Francois Trauffat said that if you didn't like Nicholas Ray films then you should stop going to the cinema. Luckily for Francois he lived in France, where, as far as I know, half decent films actually get shown. In Odeon infested Britain if you enjoy Nicholas Ray films I wouldn’t bother going anywhere near a cinema. You’ll probably get a face full of High School Musical 3. Thank fuck then that everyone bought massive widescreen TV’s before the credit crunch hit. I mean, I love the ‘atmosphere’ of the cinema and all, but today I watched this in my pants whilst eating scrambled eggs and bacon. Which, let me assure you, is the good life.

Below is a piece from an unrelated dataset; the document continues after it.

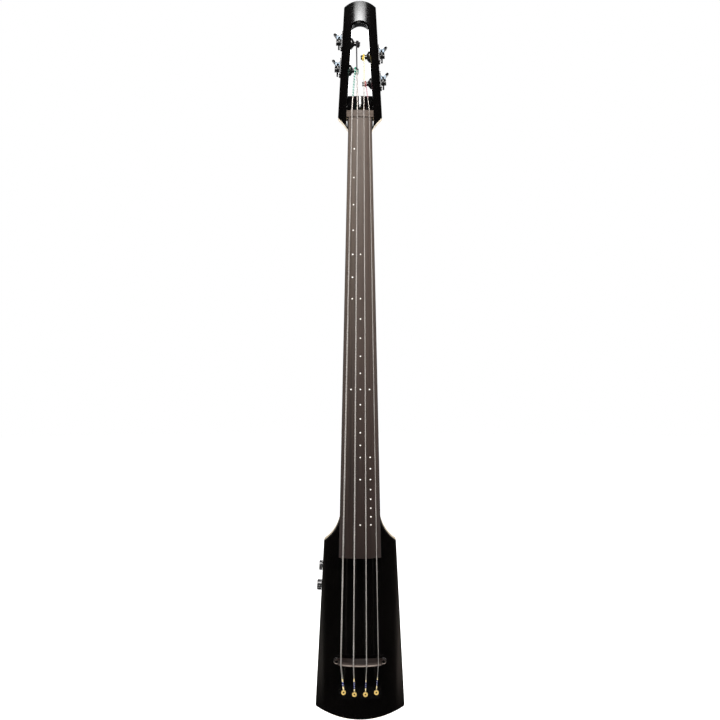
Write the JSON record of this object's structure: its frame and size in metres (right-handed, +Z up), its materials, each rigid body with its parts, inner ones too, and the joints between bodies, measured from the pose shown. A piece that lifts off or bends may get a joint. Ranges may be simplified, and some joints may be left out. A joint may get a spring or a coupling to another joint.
{
  "type": "electric upright double bass",
  "caption": "Slim solid-body electric upright double bass with an arched black front, slotted head, worm tuners and a height-adjusting bridge.",
  "frame": {"origin": "centre of the threaded stand socket's mouth, on the flat back of the body", "axes": "+Z runs up the neck to the head, +Y points out of the back, so the strings face -Y, and +X is to the right seen from the front"},
  "size_m": [0.1776, 0.0832, 1.4148],
  "materials": {
    "lacquered_maple": "black gloss lacquer on the front, satin maple on sides and back",
    "rosewood": "satin, open grain",
    "white_inlay": "polished flush",
    "ebony": "polished",
    "black_metal": "satin black",
    "chrome": "mirror",
    "steel": "brushed",
    "string_steel": "wound, polished",
    "brass": "polished",
    "black_plastic": "fine texture",
    "carbon_fibre": "satin",
    "sensor_ceramic": "glazed",
    "circuit_green": "solder mask",
    "wire_sleeve": "smooth"
  },
  "bodies": {
    "instrument": {"body": "lacquered_maple", "neck": "lacquered_maple", "fingerboard": "rosewood", "position_dots": "white_inlay", "nut": "ebony", "truss_rod": "steel", "carbon_bars": "carbon_fibre", "tail_anchor": "black_metal", "anchor_screws": "black_metal", "ball_ends": "brass", "bridge_studs": "black_metal", "stud_bushings": "brass", "stand_plate": "black_metal", "cavity_cover": "black_plastic", "jack_plate": "black_metal", "back_screws": "black_metal", "jack_socket": "steel", "volume_pot": "steel", "tone_pot": "steel", "pot_nuts": "steel", "circuit_board": "circuit_green", "wiring": "wire_sleeve", "tuner_plates": "black_metal", "tuner_saddles": "chrome", "post_bushings": "black_metal", "tuner_screws": "black_metal", "string_e": "string_steel", "string_a": "string_steel", "string_d": "string_steel", "string_g": "string_steel"},
    "bridge": {"bridge": "rosewood", "piezo_sensors": "sensor_ceramic"},
    "thumbwheel_left": {"thumbwheel_left": "steel"},
    "thumbwheel_right": {"thumbwheel_right": "steel"},
    "volume_knob": {"volume_knob": "black_metal", "volume_shaft": "steel"},
    "tone_knob": {"tone_knob": "black_metal", "tone_shaft": "steel"},
    "truss_nut": {"truss_nut": "steel"},
    "key_e": {"key_e": "black_metal", "worm_e": "steel"},
    "post_e": {"post_e": "black_metal", "worm_wheel_e": "black_metal", "post_cap_e": "black_metal"},
    "key_a": {"key_a": "black_metal", "worm_a": "steel"},
    "post_a": {"post_a": "black_metal", "worm_wheel_a": "black_metal", "post_cap_a": "black_metal"},
    "key_d": {"key_d": "black_metal", "worm_d": "steel"},
    "post_d": {"post_d": "black_metal", "worm_wheel_d": "black_metal", "post_cap_d": "black_metal"},
    "key_g": {"key_g": "black_metal", "worm_g": "steel"},
    "post_g": {"post_g": "black_metal", "worm_wheel_g": "black_metal", "post_cap_g": "black_metal"}
  },
  "joints": [
    {"name": "key_e_turn", "type": "hinge", "parent": "instrument", "child": "key_e", "pos_m": [-0.04357, -0.054, 1.12274], "axis": [0, 1, 0], "continuous": true},
    {"name": "post_e_turn", "type": "hinge", "parent": "instrument", "child": "post_e", "pos_m": [-0.03778, -0.054, 1.1066], "axis": [-0.9984, 0, 0.057], "continuous": true},
    {"name": "key_a_turn", "type": "hinge", "parent": "instrument", "child": "key_a", "pos_m": [-0.04056, -0.054, 1.17534], "axis": [0, 1, 0], "continuous": true},
    {"name": "post_a_turn", "type": "hinge", "parent": "instrument", "child": "post_a", "pos_m": [-0.03478, -0.054, 1.1592], "axis": [-0.9984, 0, 0.057], "continuous": true},
    {"name": "key_d_turn", "type": "hinge", "parent": "instrument", "child": "key_d", "pos_m": [0.04206, -0.054, 1.14914], "axis": [0, 1, 0], "continuous": true},
    {"name": "post_d_turn", "type": "hinge", "parent": "instrument", "child": "post_d", "pos_m": [0.03627, -0.054, 1.133], "axis": [0.9984, 0, 0.057], "continuous": true},
    {"name": "key_g_turn", "type": "hinge", "parent": "instrument", "child": "key_g", "pos_m": [0.04506, -0.054, 1.09664], "axis": [0, 1, 0], "continuous": true},
    {"name": "post_g_turn", "type": "hinge", "parent": "instrument", "child": "post_g", "pos_m": [0.03927, -0.054, 1.0805], "axis": [0.9984, 0, 0.057], "continuous": true},
    {"name": "bridge_height", "type": "slide", "parent": "instrument", "child": "bridge", "axis": [0, -1, 0], "range_m": [-0.003, 0]},
    {"name": "thumbwheel_left_turn", "type": "hinge", "parent": "bridge", "child": "thumbwheel_left", "pos_m": [-0.0466, -0.0522, -0.0582], "axis": [0, -1, 0], "range_deg": [-1080.5, 0.5]},
    {"name": "thumbwheel_right_turn", "type": "hinge", "parent": "bridge", "child": "thumbwheel_right", "pos_m": [0.0466, -0.0522, -0.0582], "axis": [0, -1, 0], "range_deg": [-1080.5, 0.5]},
    {"name": "volume_turn", "type": "hinge", "parent": "instrument", "child": "volume_knob", "pos_m": [-0.07444, -0.017, 0.1244], "axis": [-0.9987, 0, 0.0518], "range_deg": [-150, 150]},
    {"name": "tone_turn", "type": "hinge", "parent": "instrument", "child": "tone_knob", "pos_m": [-0.07645, -0.017, 0.0855], "axis": [-0.9987, 0, 0.0518], "range_deg": [-150, 150]},
    {"name": "truss_nut_turn", "type": "hinge", "parent": "instrument", "child": "truss_nut", "pos_m": [0, -0.05728, 1.0375], "axis": [0, -0.0104, 0.9999], "range_deg": [-360, 360]}
  ],
  "couplings": [
    {"joint": "post_e_turn", "follows": "key_e_turn", "ratio": 0.03125},
    {"joint": "post_a_turn", "follows": "key_a_turn", "ratio": 0.03125},
    {"joint": "post_d_turn", "follows": "key_d_turn", "ratio": 0.03125},
    {"joint": "post_g_turn", "follows": "key_g_turn", "ratio": 0.03125},
    {"joint": "thumbwheel_left_turn", "follows": "bridge_height", "rad_per_m": 6283.2},
    {"joint": "thumbwheel_right_turn", "follows": "bridge_height", "rad_per_m": 6283.2}
  ]
}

Johnny Guitar is what a proper film critic might call an alt-Western, which is basically a western with less Clinteasterone. It features Joan Crawford as independent business woman and salon owner Vienna, who shares her profits with her employees and has, like, equality in her relationships with men. She’s basically a massive Communist and a Feminist to boot. All this bra burning ( she accidentally burns a flowing white ball gown and is forced to change into cowboy get up at one point) and socialism really gets on the tiny tits of puritanical super-bitch Emma (Mercedes McCambridge). Tension builds, mainly because Emma persuades a bunch of feckless men that lynching someone would be a good laugh, until we have the archetypal western shoot-out at the end. In between we get bank hold-ups, horse chases, sharp dialogue and bucket loads of sexual politics. It’s a pretty awesome, especially if you need to do an essay on ‘Feminism in Hollywood’ or some shit.